The Price of Hosting
Let's not pretend Mamdani is wrong about everything. Hosting the World Cup is expensive, and cities often get saddled with costs they can't recoup. He's right to be cautious about opening the public treasury. But his 'more than enough' line feels like a deflection. It shifts the burden onto fans rather than asking why the tournament's massive revenue stream can't be deployed to keep prices reasonable.

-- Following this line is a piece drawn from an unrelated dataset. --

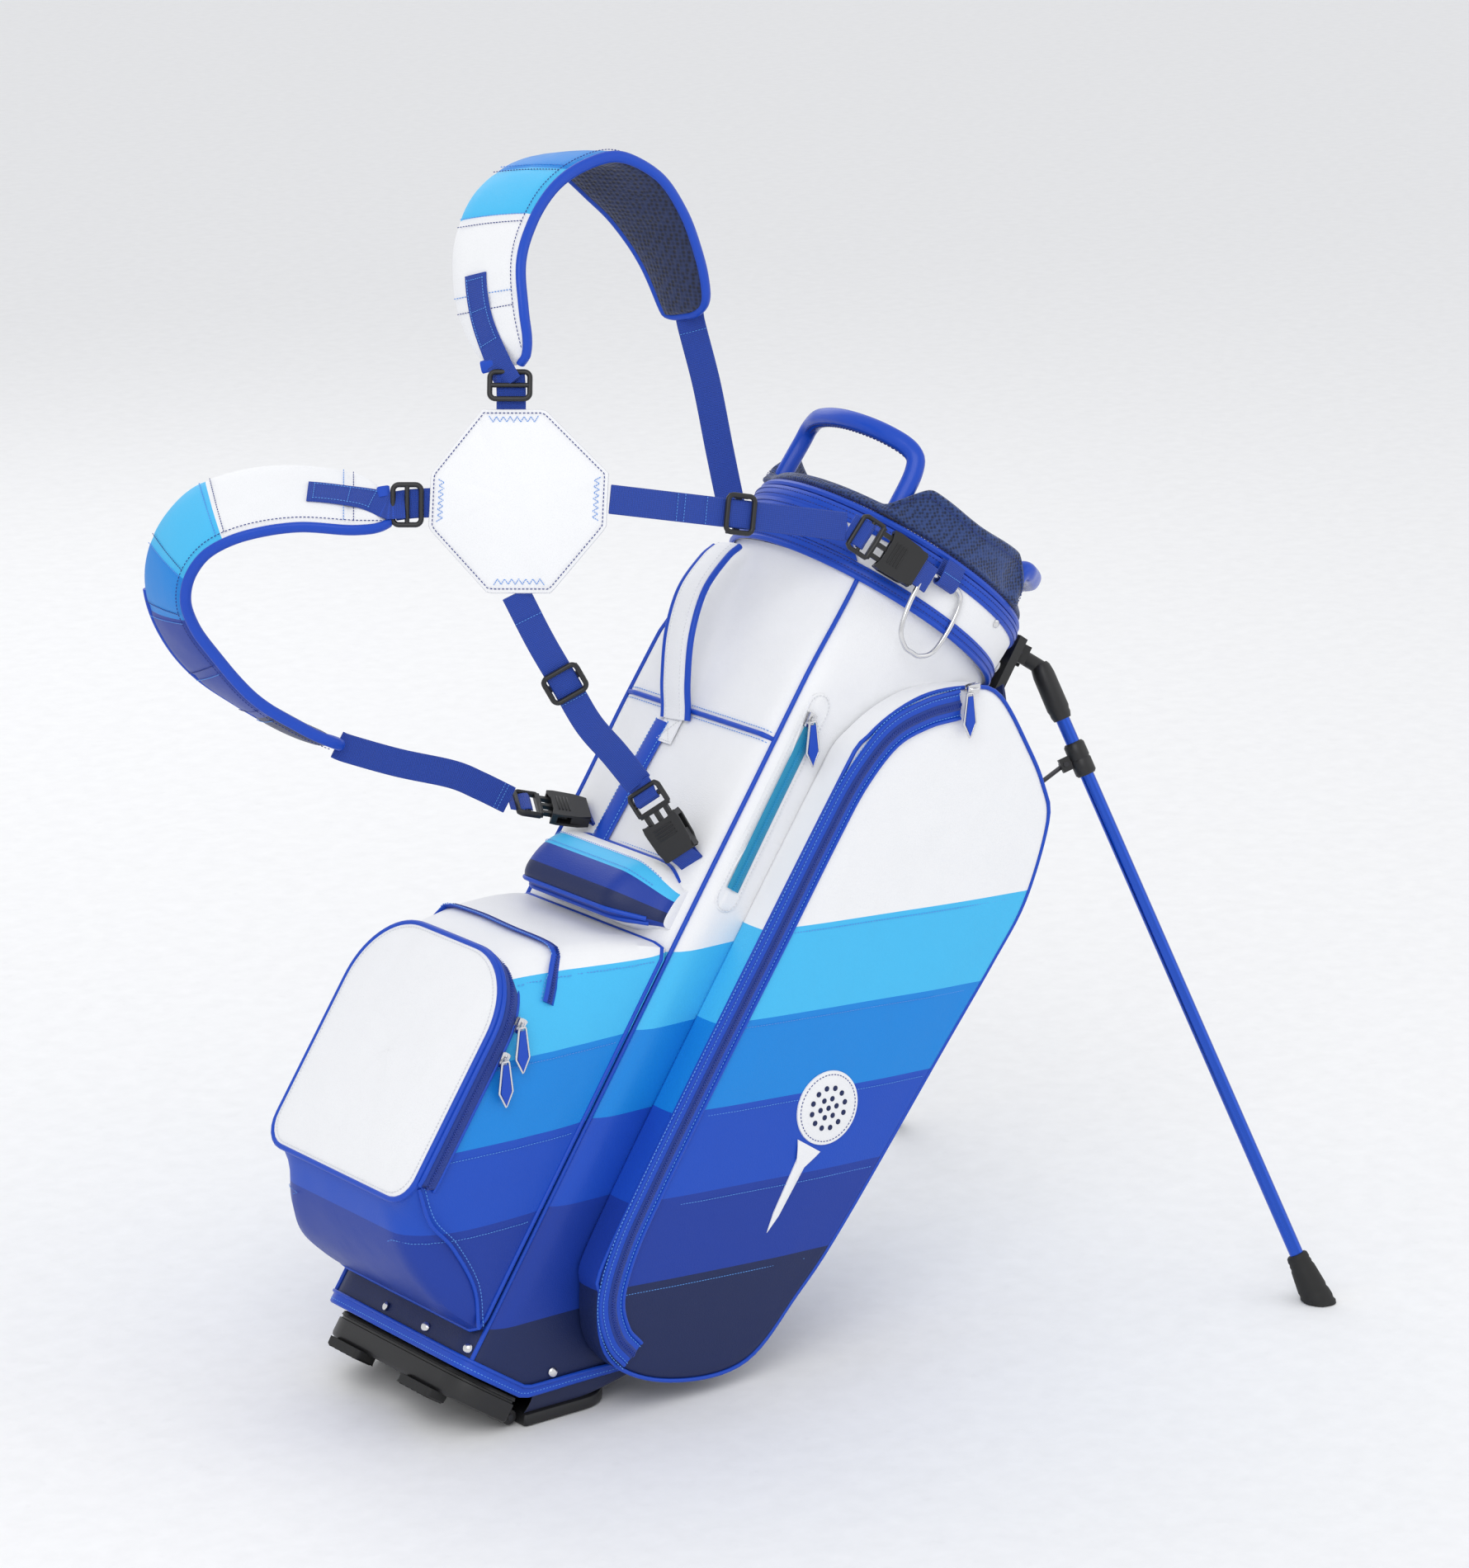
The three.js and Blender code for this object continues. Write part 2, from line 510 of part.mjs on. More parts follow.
add(harness, "shoulder_pad_lower",
  band(
    [[-104, 0, -24], [-136, -14, -27], [-183, -18, -25], [-224, -16, -31], [-256, -12, -44], [-275, -2, -64],
      [-281, 12, -87], [-275, 28, -109], [-258, 46, -134], [-228, 66, -169], [-188, 90, -195], [-155, 112, -210]],
    [[-110, 12, 8], [-140, 34, 22], [-189, 36, 29], [-238, 44, 25], [-282, 50, 8], [-310, 58, -25],
      [-321, 72, -63], [-313, 90, -103], [-289, 110, -140], [-254, 130, -167], [-206, 146, -194], [-166, 140, -205]],
    PAD_THICKNESS, 22), white);

const ARM_START = at(80, 2, 0);
const ARM_END = at(281.5, 104, -18.5);
// Each buckle: where its strap side starts, where its anchored side ends, and the way it faces.
const COLLAR_BUCKLE = [[287, 106, -19], [341, 118, -54], [0.25, -0.96, 0]];
const BACK_BUCKLE = [[103, 87, -243], [143, 85, -306], [-0.66, -0.64, 0.4]];
const LOW_BUCKLE = [[-12, 182, -258], [52, 204, -268], [-0.78, -0.49, 0.44]];
const arms = {
  upper_arm_webbing: [[-4, 3, 80], [-4, 3, 92], [-5, 6, 104]],
  lower_arm_webbing: [[-76, 3, -4], [-88, 3, -4], [-100, 5, -6]],
  collar_arm_webbing: [ARM_START.toArray(), ARM_START.clone().lerp(ARM_END, 0.5).toArray(), ARM_END.toArray()],
  back_arm_webbing: [[0, 2, -88], [20, 19, -120], [40, 36, -155], [60, 53, -190], [82, 71, -216], [102.5, 86.5, -242]],
  upper_pad_webbing: [[147, 154, 160], [160, 168, 110], [171, 184, 55], [180, 200, 12], [184, 208, -4]],
  lower_pad_webbing: [[-152, 132, -212], [-110, 148, -224], [-64, 164, -234], [-40, 172, -244], [-14, 181, -257]],
};
for (const [name, route] of Object.entries(arms)) add(harness, name, strap(route, facing, 8), royal);

// A group at a point, with x along one direction and z close to another.
function frameAt(parent, place, along, towards) {
  const x = at(...along).normalize();
  const y = new THREE.Vector3().crossVectors(at(...towards), x).normalize();
  const group = new THREE.Group();
  group.position.set(...place);
  group.quaternion.setFromRotationMatrix(
    new THREE.Matrix4().makeBasis(x, y, new THREE.Vector3().crossVectors(x, y)));
  parent.add(group);
  return group;
}

// Strap adjusters: a frame in front of the webbing and a bar behind it.
const triGlide = () =>
  join(
    cut(block(-15, 15, -18, 18, 1.5, 4.5), block(-10.5, 10.5, -13.5, 13.5, 0, 9)),
    block(-15, 15, 13.5, 18, -4.5, 4.5),
    block(-15, 15, -18, -13.5, -4.5, 4.5),
    block(-3, 3, -18, 18, -4.5, -1.5),
  );
const armDirection = ARM_END.clone().sub(ARM_START).toArray();
add(frameAt(harness, ARM_START.clone().lerp(ARM_END, 0.54).toArray(), armDirection, facing),
  "triglide_collar_arm", triGlide(), black);
add(frameAt(harness, [40, 36, -155], [20, 17, -35], facing), "triglide_back_arm", triGlide(), black);

// Side-release buckles: a three-pronged half on the strap inside a sleeve anchored to the bag.
function prongedHalf() {
  const frame = cut(block(-34, -8, -18, 18, -3.5, 3.5), block(-29, -23, -13.5, 13.5, -9, 9));
  const prongs = [-11, 0, 11].map((y) => block(-9, 15, y - 2.2, y + 2.2, -2.4, 2.4));
  return join(frame, ...prongs);
}
function sleeveHalf() {
  const cavity = block(-5, 18, -15, 15, -3.2, 3.2);
  return cut(block(-2, 36, -19, 19, -6, 6), cavity, block(26, 31, -13.5, 13.5, -9, 9));
}
const buckles = { collar: COLLAR_BUCKLE, back: BACK_BUCKLE, low: LOW_BUCKLE };
for (const [name, [from, to, towards]] of Object.entries(buckles)) {
  const along = at(...to).sub(at(...from));
  const middle = at(...from).addScaledVector(along.clone().normalize(), 35.5).toArray();
  const place = frameAt(harness, middle, along.toArray(), towards);
  add(place, `buckle_pronged_${name}`, prongedHalf(), black);
  add(place, `buckle_sleeve_${name}`, sleeveHalf(), black);
}

// The frame's origin is under the middle of the whole object, on the ground.
part.updateMatrixWorld(true);
const extent = new THREE.Box3().setFromObject(part, true);
const middle = extent.getCenter(at(0, 0, 0));
standing.position.set(-middle.x, -middle.y, -extent.min.z);

export default part;
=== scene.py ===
"""The looks of a golf stand bag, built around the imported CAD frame."""

import math

import bmesh
import bpy
from mathutils import Matrix, Vector, noise


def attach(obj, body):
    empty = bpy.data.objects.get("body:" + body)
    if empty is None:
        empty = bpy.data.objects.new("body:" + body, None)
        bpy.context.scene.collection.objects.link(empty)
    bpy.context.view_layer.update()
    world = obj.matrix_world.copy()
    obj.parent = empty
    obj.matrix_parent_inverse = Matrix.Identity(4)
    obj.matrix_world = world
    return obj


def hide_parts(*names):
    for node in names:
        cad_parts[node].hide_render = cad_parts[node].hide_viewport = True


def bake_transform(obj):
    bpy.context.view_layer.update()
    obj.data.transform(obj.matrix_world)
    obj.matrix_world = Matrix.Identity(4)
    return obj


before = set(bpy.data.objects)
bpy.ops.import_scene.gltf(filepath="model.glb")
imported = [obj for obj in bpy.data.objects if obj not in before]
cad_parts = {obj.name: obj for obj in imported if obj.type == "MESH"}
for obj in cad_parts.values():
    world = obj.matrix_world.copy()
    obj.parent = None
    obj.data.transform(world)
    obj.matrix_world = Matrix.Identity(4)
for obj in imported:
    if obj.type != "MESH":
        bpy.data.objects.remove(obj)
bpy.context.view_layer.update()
pi, sin, cos, radians = math.pi, math.sin, math.cos, math.radians

# ---------------------------------------------------------------- frames, as in the CAD
# Each turns millimetres of a local frame into metres of the whole object's frame.
LEAN_DEGREES, LEAN_COS, LEAN_SIN = 33.6, 0.83292, 0.55339
BASE_X = -0.31436
HINGE_Z = 0.009
MM = Matrix.Scale(0.001, 4)


def shift(x, y, z):
    return Matrix.Translation((x, y, z))


def turn(degrees, axis):
    return Matrix.Rotation(radians(degrees), 4, axis)


BAG = shift(BASE_X, 0, HINGE_Z) @ turn(LEAN_DEGREES, "Y") @ shift(0.04, 0, -0.009) @ MM
COLLAR = BAG @ shift(0, 0, 790) @ turn(4.5, "Y")
TOE = shift(BASE_X, 0, HINGE_Z) @ MM
HARNESS = shift(0.088 + BASE_X, 0, 0.79) @ turn(-38, "Z") @ turn(-15, "X") @ MM
LEG_ANGLE = radians(51.5)
LEG_SPLAY = math.atan2(0.544, 0.84)
LEG = {}
for side, sign in (("near", -1), ("far", 1)):
    down = Vector((0, 0, -1))
    outward = Vector((cos(LEG_SPLAY), sign * sin(LEG_SPLAY), 0))
    z_axis = -(down * cos(LEG_ANGLE) + outward * sin(LEG_ANGLE))
    x_axis = outward * cos(LEG_ANGLE) - down * sin(LEG_ANGLE)
    basis = Matrix((x_axis, z_axis.cross(x_axis), z_axis)).transposed().to_4x4()
    LEG[side] = BAG @ shift(164, sign * 32, 831) @ basis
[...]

FIFA could cap ticket prices. They could mandate affordable accommodation quotas. They could even share a sliver of that $11 billion with host cities to offset costs. But they won't, because they don't have to. The demand is there. The product sells itself. And mayors like Mamdani essentially give them cover by arguing that the market is working just fine.
It's working fine if you're a billionaire. If you're a fan, it's working about as well as a broken zipper.
A Verdict on Mamdani's Math
So here's where we land: Mamdani is right that the World Cup makes money. He's wrong to suggest that's all that matters. The tournament's financial success doesn't absolve organizers—or city leaders—from thinking about equity. 'More than enough' money should mean more than enough decency to keep the event accessible. Otherwise, we're just celebrating a bank transfer dressed up as sport.
Maybe the next mayor will step up and say something different. Maybe they'll cap prices, or push FIFA to fund fan zones, or admit that a $20 hot dog is a crime against humanity. Until then, Mamdani's message is clear: the World Cup is a cash machine. And you, the fan, are just the fuel.